Tuesday, 1 September 2015

The Corbyn Effect on Limestone Flooring

I somehow think Corbyn's comments about Osama Bin Laden's death being a tragedy isn't going to boost his chances of becoming the new Labour leader. Regarding Trident, it's said that scrapping it could fund 56 new hospitals. Trident has produced jobs, so Corbyn's plan just shuffles the deckchairs by getting rid of jobs in one area to replace them in another - not that we would have the staff to run 56 new hospitals anyway without at least a decade of training.

I do, however, understand his thoughts - take jobs which are being funded by public money from the private sector and replace them with public sector jobs. A laudable aim, providing the net benefit is comparable. Given the sheer waste in defence spending and some of the massive waste in the public sector, it's a moot point. However, is it worth exchanging one group of employed people for another - I just get the impression it's ideologically driven, rather than carefully thought out in terms of money well spent or the effect on those who will lose their jobs as a consequence. You still have to pay money to the private sector to build these hospitals, or indeed any public sector initiative..

We had very nice limestone floor laid in various rooms when we built the house - local limestone from Farmington Quarry. The problem was that it was never sealed properly, with the result that the kitchen floor became extremely grubby over the last 2 years. I've been wracking my brain for some DIY preparation to get it back to a nice buttery colour, but drew a blank at every turn.

A very good cleaner is available in the USA at $23 per 5 litres, but for some inexplicable reason, it rises to hundreds of pounds when made available here. Got a quote from a bloke who specialises in cleaning limestone floors, but at over a grand it was simply too expensive.

Anyway, I got down to some chemical analysis. Vinegar risked pitting the limestone and in any case turned out to be next to useless at removing grime, bleach did nothing and washing powder didn't leave any discernable improvement. Then I thought about one of the most powerful bleaching agents - hydrogen peroxide. Now H2O2 has unpaired oxygen molecules, which means it's like a magnet to organic stains, and the staining on the limestone is almost 100% organic in origin. Most importantly, it won't harm the limestone at all!

We gave it a go yesterday (I'd purchased 20 litres of hydrogen peroxide from eBay last week, thinking that would be the amount needed) and the result was wonderful. Took us most of the morning though, and we risked bleached hands and feet - the stuff stings like hell. Here is a photo of a bit that was cleaned (on the right) and a bit that was yet to be cleaned (left).

Much better, I'm sure you'll agree, and we only used 5 litres.

The only problem with hydrogen peroxide - besides it's effect on your skin - is that it decomposes into oxygen and water in sunlight.
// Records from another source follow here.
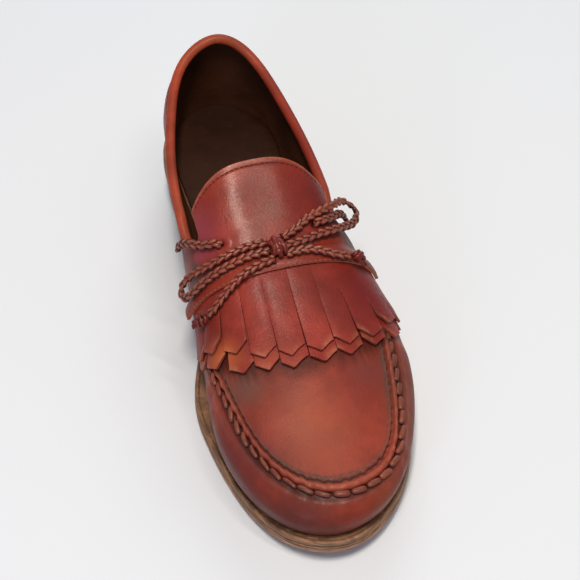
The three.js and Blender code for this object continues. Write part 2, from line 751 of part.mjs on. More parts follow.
// A round lace along a route.
function makeLace(name, route) {
  const points = route.map(({ along, turn, lift }) => overInstep(along, turn, lift));
  const path = new THREE.CatmullRomCurve3(points);
  const section = new THREE.Shape();
  for (let i = 0; i < LACE_SIDES; i++) {
    const angle = 2 * Math.PI * i / LACE_SIDES;
    const x = Math.cos(angle) * LACE_DIAMETER / 2;
    const y = Math.sin(angle) * LACE_DIAMETER / 2;
    if (i === 0) section.moveTo(x, y);
    else section.lineTo(x, y);
  }
  const steps = Math.max(3, Math.round(path.getLength() / LACE_STEP));
  const geometry = new THREE.ExtrudeGeometry(section, { steps, extrudePath: path, bevelEnabled: false });
  const mesh = new THREE.Mesh(geometry, new THREE.MeshStandardMaterial(LACE_LEATHER));
  mesh.name = name;
  return mesh;
}

// A knot as a ball drawn out along its heading.
function makeKnot(name, place, diameter, length, heading) {
  const geometry = new THREE.SphereGeometry(diameter / 2, 12, 8);
  geometry.scale(length / diameter, 1, 1);
  geometry.rotateZ(heading);
  geometry.translate(...overInstep(place.along, place.turn, place.lift));
  const mesh = new THREE.Mesh(geometry, new THREE.MeshStandardMaterial(LACE_LEATHER));
  mesh.name = name;
  return mesh;
}

const shoe = new THREE.Group();
shoe.add(...makeSole(), makeInsole(), makeUpper(), makeTongue());
shoe.add(makeFringe("kiltie_under", LOWER_TIPS, FRINGE_LIFT));
shoe.add(makeFringe("kiltie_top", UPPER_TIPS, FRINGE_LIFT + FRINGE_THICKNESS + LAYER_GAP));
shoe.add(makeLace("lace_bar_medial", LACE_BAR_MEDIAL), makeLace("lace_bar_lateral", LACE_BAR_LATERAL));

// The origin is under the middle of the shoe's box, without the bow.
const box = new THREE.Box3().setFromObject(shoe);

shoe.add(makeKnot("lace_knot", BOW_KNOT, KNOT_DIAMETER, KNOT_LENGTH, Math.PI / 2));
shoe.add(makeLace("lace_loop_medial", LACE_LOOP_MEDIAL), makeLace("lace_loop_lateral", LACE_LOOP_LATERAL));
shoe.add(makeLace("lace_end_medial", LACE_END_MEDIAL), makeLace("lace_end_lateral", LACE_END_LATERAL));
shoe.add(makeKnot("end_knot_medial", END_KNOT_MEDIAL, END_KNOT_DIAMETER, END_KNOT_LENGTH, 0.4));
shoe.add(makeKnot("end_knot_lateral", END_KNOT_LATERAL, END_KNOT_DIAMETER, END_KNOT_LENGTH, -0.6));

shoe.position.set(-(box.min.x + box.max.x) / 2, -(box.min.y + box.max.y) / 2, -box.min.z);
const group = new THREE.Group();
group.add(shoe);

export default group;
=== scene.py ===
"""Kiltie loafer, the wearer's left shoe. Sizes in the tables are millimetres or shares of the named sizes."""
import math

import bmesh
import bpy
import numpy as np
from mathutils import Matrix, Vector


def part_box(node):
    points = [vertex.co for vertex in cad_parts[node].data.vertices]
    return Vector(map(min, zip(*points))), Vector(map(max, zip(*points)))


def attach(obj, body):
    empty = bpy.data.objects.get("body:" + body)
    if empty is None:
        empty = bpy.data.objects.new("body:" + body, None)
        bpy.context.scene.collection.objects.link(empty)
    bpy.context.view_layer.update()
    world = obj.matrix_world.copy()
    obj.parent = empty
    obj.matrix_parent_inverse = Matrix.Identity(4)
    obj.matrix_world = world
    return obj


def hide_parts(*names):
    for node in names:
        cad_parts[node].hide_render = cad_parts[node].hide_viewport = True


bl_info = {
    "name": "Kiltie loafer",
    "version": (1, 0, 0),
    "blender": (4, 5, 0),
    "location": "View3D > Sidebar > Loafer",
    "description": "Builds a leather loafer with a cut fringe and a braided bow",
    "category": "Add Mesh",
}

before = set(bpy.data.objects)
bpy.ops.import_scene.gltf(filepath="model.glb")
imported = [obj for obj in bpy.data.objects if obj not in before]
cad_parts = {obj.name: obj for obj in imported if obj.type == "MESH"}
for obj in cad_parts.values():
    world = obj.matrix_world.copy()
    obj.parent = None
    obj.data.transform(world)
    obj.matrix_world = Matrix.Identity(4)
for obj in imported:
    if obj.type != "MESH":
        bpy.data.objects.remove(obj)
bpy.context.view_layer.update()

# The shoe's own sizes, as the solids have them.
SOLE_LENGTH = 295
BALL_WIDTH = 108
HEEL_HEIGHT = 25
TOE_SPRING = 8
OUTSOLE_THICKNESS = 5
WELT_THICKNESS = 3.2
TOP_LIFT_THICKNESS = 6
INSOLE_THICKNESS = 3
QUARTER_HEIGHT = 60
INSTEP_HEIGHT = 80
UPPER_WALL = 1.8
COLLAR_ROLL_RADIUS = 2.7
TONGUE_THICKNESS = 1.8
FRINGE_THICKNESS = 1.4
FRINGE_POINT = 4.6
FRINGE_LIFT = 0.35
LAYER_LIFT = 2.2
FRINGE_ROOT = 0.551
CURL = 1.6
CLEARANCE = 0.3
SEAT_END = 0.1
BALL_START = 0.61
SPRING_START = 0.76
HEEL_BREAST = 0.27
BREAST_CURVE = 0.003
HEEL_TAPER = 1.6
VAMP_FROM = 3.6
VAMP_TO = 4.25
ROLL_END = 3.9
TOE_FROM = 6.3
TOE_TO = 7.4

# Stations round the shoe from the heel back: lateral side, toe tip, medial side.
STATION_COLUMNS = ("sole_along", "sole_side", "foot_along", "foot_side", "wide_along", "wide_side", "wide_rise",
                   "seam_along", "seam_side", "rim_along", "rim_side", "rim_rise")
STATIONS = (
    (0.0, 0.02, 0.022, 0.02, 0.008, 0.02, 0.37, 0.012, 0.045, 0.034, 0.068, 1.0),
    (0.041, 0.24, 0.058, 0.2, 0.044, 0.232, 0.33, 0.047, 0.232, 0.071, 0.23, 0.87),
    (0.143, 0.335, 0.146, 0.29, 0.143, 0.33, 0.32, 0.147, 0.325, 0.16, 0.315, 0.73),
    (0.287, 0.335, 0.287, 0.285, 0.29, 0.345, 0.36, 0.29, 0.362, 0.29, 0.37, 0.74),
    (0.441, 0.375, 0.441, 0.325, 0.44, 0.4, 0.42, 0.441, 0.393, 0.437, 0.358, 0.88),
    (0.595, 0.479, 0.595, 0.435, 0.592, 0.488, 0.37, 0.6, 0.42, 0.474, 0.25, 1.0),
    (0.715, 0.512, 0.715, 0.465, 0.714, 0.525, 0.33, 0.71, 0.4, 0.494, 0.15, 1.06),
    (0.844, 0.426, 0.835, 0.385, 0.842, 0.43, 0.28, 0.817, 0.355, 0.502, 0.085, 1.08),
    (0.953, 0.234, 0.93, 0.205, 0.95, 0.243, 0.22, 0.909, 0.243, 0.505, 0.03, 1.08),
    (1.0, -0.014, 0.972, -0.014, 0.992, -0.017, 0.17, 0.944, 0.018, 0.506, -0.02, 1.08),
    (0.962, -0.252, 0.938, -0.22, 0.956, -0.255, 0.2, 0.912, -0.175, 0.505, -0.07, 1.08),
    (0.861, -0.4, 0.85, -0.36, 0.86, -0.405, 0.28, 0.84, -0.298, 0.501, -0.125, 1.06),
    (0.73, -0.472, 0.73, -0.415, 0.738, -0.452, 0.33, 0.742, -0.355, 0.492, -0.19, 1.03),
    (0.602, -0.457, 0.604, -0.365, 0.606, -0.412, 0.37, 0.62, -0.388, 0.472, -0.28, 0.96),
    (0.446, -0.305, 0.448, -0.262, 0.446, -0.383, 0.5, 0.446, -0.38, 0.434, -0.358, 0.88),
    (0.286, -0.282, 0.286, -0.24, 0.286, -0.318, 0.48, 0.286, -0.338, 0.286, -0.35, 0.75),
    (0.144, -0.303, 0.147, -0.258, 0.144, -0.288, 0.34, 0.147, -0.28, 0.152, -0.258, 0.73),
    (0.042, -0.21, 0.06, -0.175, 0.046, -0.205, 0.33, 0.047, -0.185, 0.06, -0.13, 0.87),
)
AROUND = len(STATIONS)
TOE_STATION = AROUND / 2

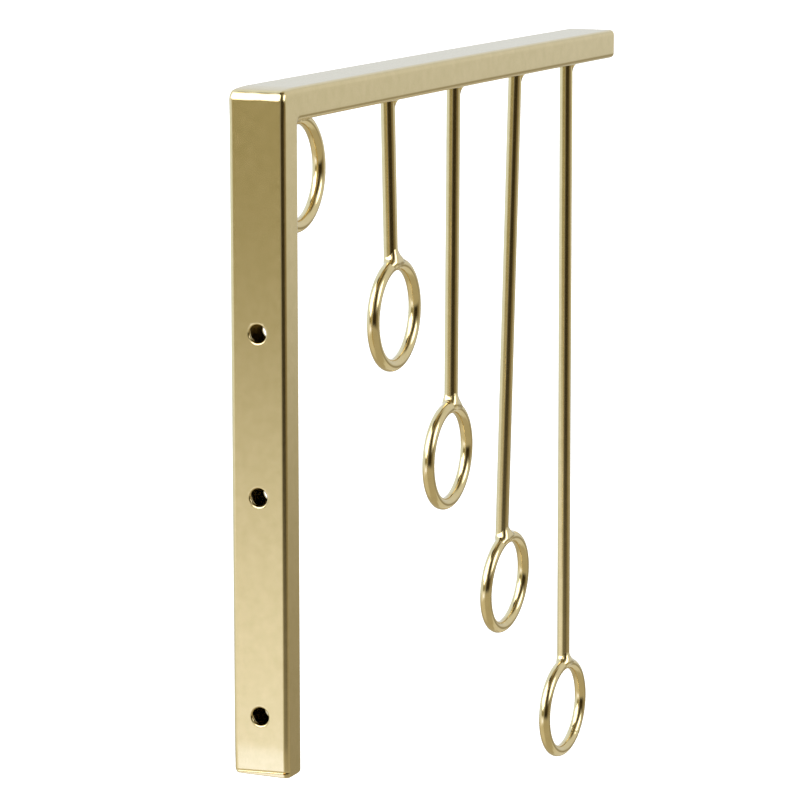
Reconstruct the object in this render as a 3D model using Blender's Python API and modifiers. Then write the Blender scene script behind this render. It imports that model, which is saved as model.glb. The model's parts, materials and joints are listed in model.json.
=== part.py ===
"""Welded wall bracket: a post, an arm and five rings in a falling row.

The post and arm are rectangular tube, mitred and welded into a corner. Ring 1 is
welded under the arm beside the post. Rings 2 to 5 hang from the arm on round rods,
each one longer than the last. Poles or rails pass through the rings along X.

Frame, in metres: +Z is up, the plane Y = 0 is the post's wall face, and the arm
runs along +Y. The origin is on the wall face, in the middle of the post's height.
Neighbouring pieces keep a gap of GAP, which stands for the weld between them.
"""

import math
from typing import NamedTuple

import bmesh
import bpy
from mathutils import Vector

MM = 0.001

# Tube of the post and the arm
TUBE_WIDTH = 20.0 * MM      # along X
TUBE_DEPTH = 11.0 * MM      # the post's size along Y and the arm's along Z
TUBE_WALL = 1.2 * MM
TUBE_CORNER = 2.0 * MM      # outside radius
CORNER_STEPS = 5
POST_HEIGHT = 225.0 * MM
ARM_REACH = 300.0 * MM      # from the wall face to the arm's tip
CAP_THICKNESS = 1.5 * MM
CORNER_WELD_WIDTH = 0.6 * MM
GAP = 0.3 * MM

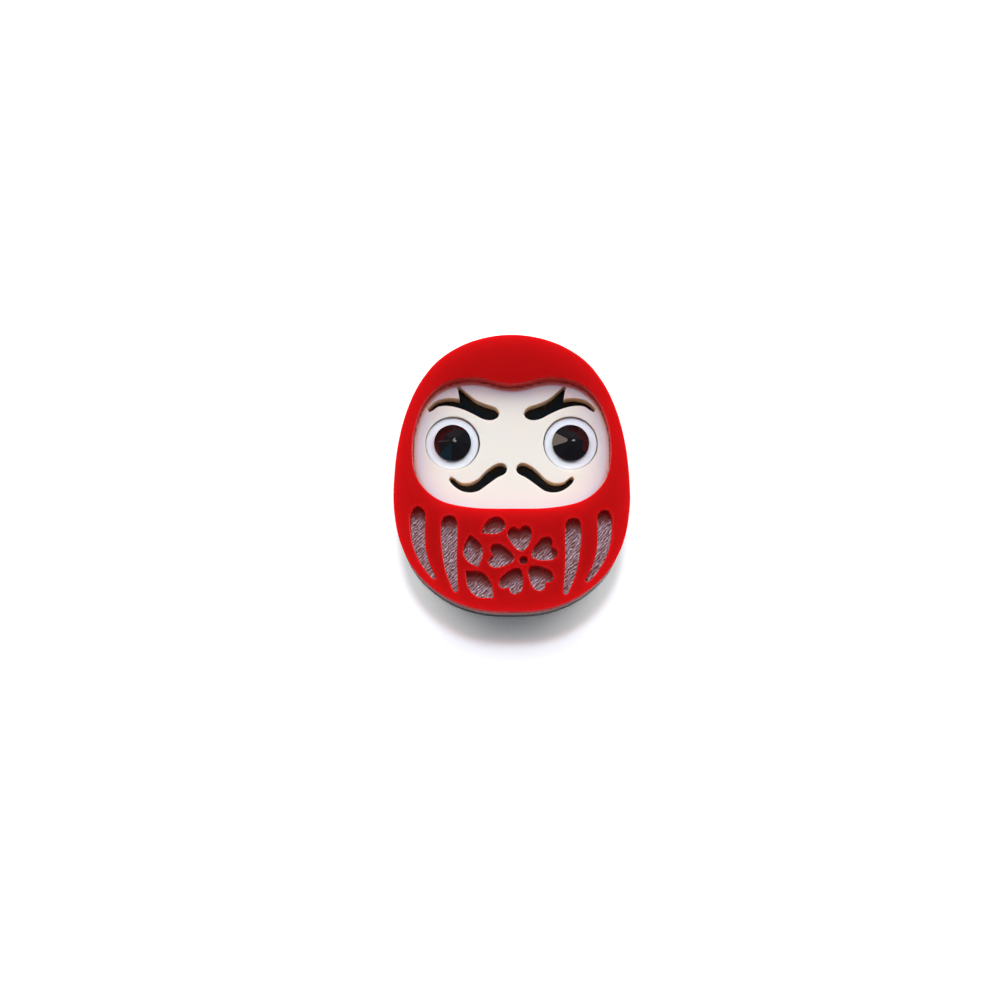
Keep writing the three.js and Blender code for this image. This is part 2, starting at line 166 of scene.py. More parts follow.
# ---- meshes ----
def link_object(name, mesh, body, materials):
    """A new piece that rides on a body and takes its finish from a slot."""
    piece = bpy.data.objects.new(name, mesh)
    bpy.context.scene.collection.objects.link(piece)
    for material in materials:
        mesh.materials.append(material)
    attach(piece, body)
    return piece


def front_loops(node):
    """Outlines of a plate's front face in mm, as [x, z] rows, with the material on their left."""
    mesh = nodes[node].data
    mesh.calc_loop_triangles()
    corners = [tuple(round(c / MM, 4) for c in v.co) for v in mesh.vertices]
    front = min(c[1] for c in corners)
    edges = set()
    for triangle in mesh.loop_triangles:
        ring = [corners[i] for i in triangle.vertices]
        if all(abs(c[1] - front) < 1e-3 for c in ring):
            for edge in zip(ring, ring[1:] + ring[:1]):
                if edge[::-1] in edges:
                    edges.remove(edge[::-1])
                else:
                    edges.add(edge)
    follow = dict(sorted(edges))
    loops = []
    while follow:
        start = next(iter(follow))
        loop = [start]
        point = follow.pop(start)
        while point != start:
            loop.append(point)
            point = follow.pop(point)
        loops.append(np.array([(p[0], p[2]) for p in loop]))
    return sorted(loops, key=lambda loop: -np.ptp(loop[:, 0]))


def turns(loop):
    """How far the outline turns at each point."""
    ahead = np.roll(loop, -1, 0) - loop
    behind = loop - np.roll(loop, 1, 0)
    cross = behind[:, 0] * ahead[:, 1] - behind[:, 1] * ahead[:, 0]
    return np.abs(np.arctan2(cross, (ahead * behind).sum(1)))


def uncrowded(loop):
    """The outline without the points that stand right beside a corner."""
    sharp = turns(loop) > CORNER
    gaps = np.linalg.norm(np.roll(loop, -1, 0) - loop, axis=1)
    before = np.roll(sharp, 1) & (np.roll(gaps, 1) < CROWD)
    after = np.roll(sharp, -1) & (gaps < CROWD)
    return loop[sharp | ~(before | after)]


def refined(loop):
    """The outline with its smooth stretches rounded out and its corners kept."""
    loop = uncrowded(loop)
    sharp = turns(loop) > CORNER
    spans = np.roll(loop, -1, 0) - loop
    lengths = np.linalg.norm(spans, axis=1)[:, None]
    ways = spans / lengths + np.roll(spans / lengths, 1, 0)
    ways /= np.linalg.norm(ways, axis=1)[:, None]
    leave = np.where(sharp[:, None], spans, ways * lengths)
    arrive = np.where(np.roll(sharp, -1)[:, None], spans, np.roll(ways, -1, 0) * lengths)
    points = []
    for start, span, out, back in zip(loop, spans, leave, arrive):
        for k in range(LOOP_PARTS):
            t = k / LOOP_PARTS
            points.append(start + span * (3 - 2 * t) * t * t + out * t * (1 - t) ** 2
                          - back * (1 - t) * t * t)
    return np.array(points)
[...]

Not realising this, I had left a 5 litre plastic container of it exposed in the outhouse over the weekend and it burst open on the concrete floor. It started to fizz on the concrete and I had to act quickly to swill it with water to neutralise it. The remaining 3 containers were then hastily relieved of the pressure build up and covered with black bin liners, which did the job.

Now I'm looking for other uses for hydrogen peroxide to use up the remaining 10 litres. Might have a go at the algae on the limestone patio.


  1. Here is a small list obtained from the usual source (I have too much time on my hands).
    Depending on how ravaged your body & your abode it may prompt you to invest in nother 50 litres or so...
    Disinfect Small Wounds
    Bleach Your Hair
    Add Highlights (to your hair)
    Whiten teeth
    Antiseptic Mouth Rinse
    Disinfect Toothbrushes
    Whiten Your Nails
    Clear Up Acne
    Help Heal Boils
    Soften Corns & Calluses
    Remove Ear Wax
    Prevent “Swimmer’s Ear”
    Relieve Ear Infections
    Kill Sub-dermal Parasites
    Treat Foot Fungus
    Whiten Grout
    Clean Toilet Bowls
    Remove Tub Scum
    Control Mold & Mildew
    Clean Glass Surfaces
    Disinfect Countertops
    Soak Dishrags & Sponges
    Disinfect Cutting Boards
    Wash Fruits & Vegetables
    Clean Your Refrigerator
    Whiten Laundry
    Remove Organic Stains
    De-Funk Musty Fabrics
    Clean Rugs & Carpets
    Refresh Re-useable Bags
    Disinfect Lunchboxes
    Cleanse Dehumidifiers
    Improve Seed Germination

    1. Well done Tim!

      Living with a biochemist I'm familiar with most of these, but I'm intrigued by the seed germination.